2. With respect to the offer and sale of the Warrants by the Company pursuant to the Registration Statement (the “Offered Warrants”), (a) the issuance and sale of the Offered Warrants has been duly authorized and (b) when, as and if, (i) the Offered Warrants have been duly executed and countersigned in accordance with the Registration Statement and issued and sold as contemplated by the Registration Statement, and (ii) the Company has received consideration for the Offered Warrants provided for in the Registration Statement and the Agreement, then such Offered Warrants will be validly issued and will constitute valid and binding obligations of the Company, enforceable against the Company in accordance with their terms.

This opinion is limited to the present laws of the State of Nevada. We express no opinion as to the laws of any other jurisdiction, of the United States of America, or to any state “Blue Sky” laws and regulations, and no opinion regarding the statutes, administrative decisions, rules and regulations or requirements of any county, municipality or subdivision or other local authority of any jurisdiction.

We do not undertake to advise you or anyone else of any changes in the opinions expressed herein resulting from changes in law, changes in fact or any other matters that hereafter might occur or be brought to our attention.

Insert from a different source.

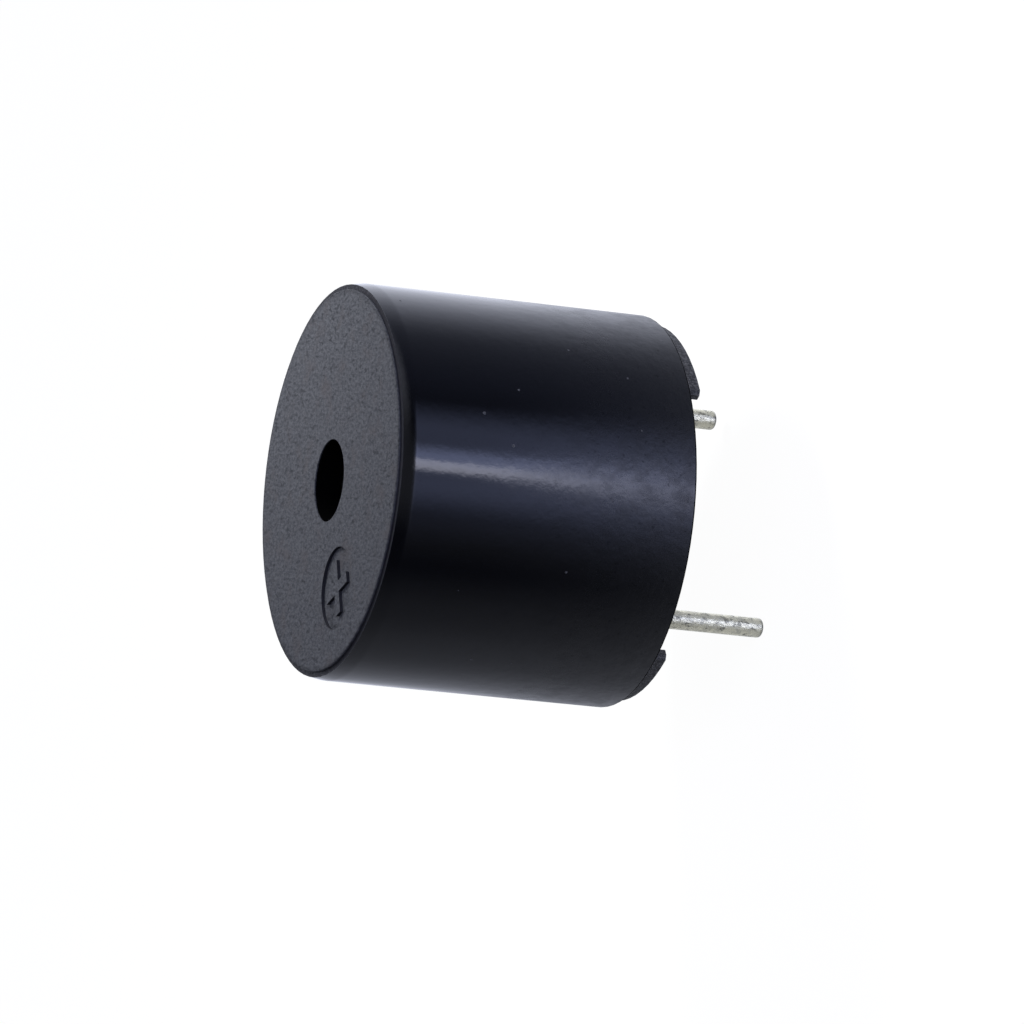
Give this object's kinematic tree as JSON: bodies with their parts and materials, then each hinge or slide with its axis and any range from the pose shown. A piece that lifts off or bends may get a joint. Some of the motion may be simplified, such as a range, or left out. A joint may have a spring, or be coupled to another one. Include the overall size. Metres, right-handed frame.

We hereby consent to the filing of this opinion letter as an exhibit to the Current Report on Form 8-K relating to the offer and sale of the Shares, which Form 8-K will be incorporated by reference into the Registration Statement and the Prospectus, and to the reference to us under the heading “Legal Matters” in the Prospectus. In giving such consent, we do not admit that we are in the category of persons whose consent is required under Section 7 of the Securities Act or the rules and regulations promulgated thereunder.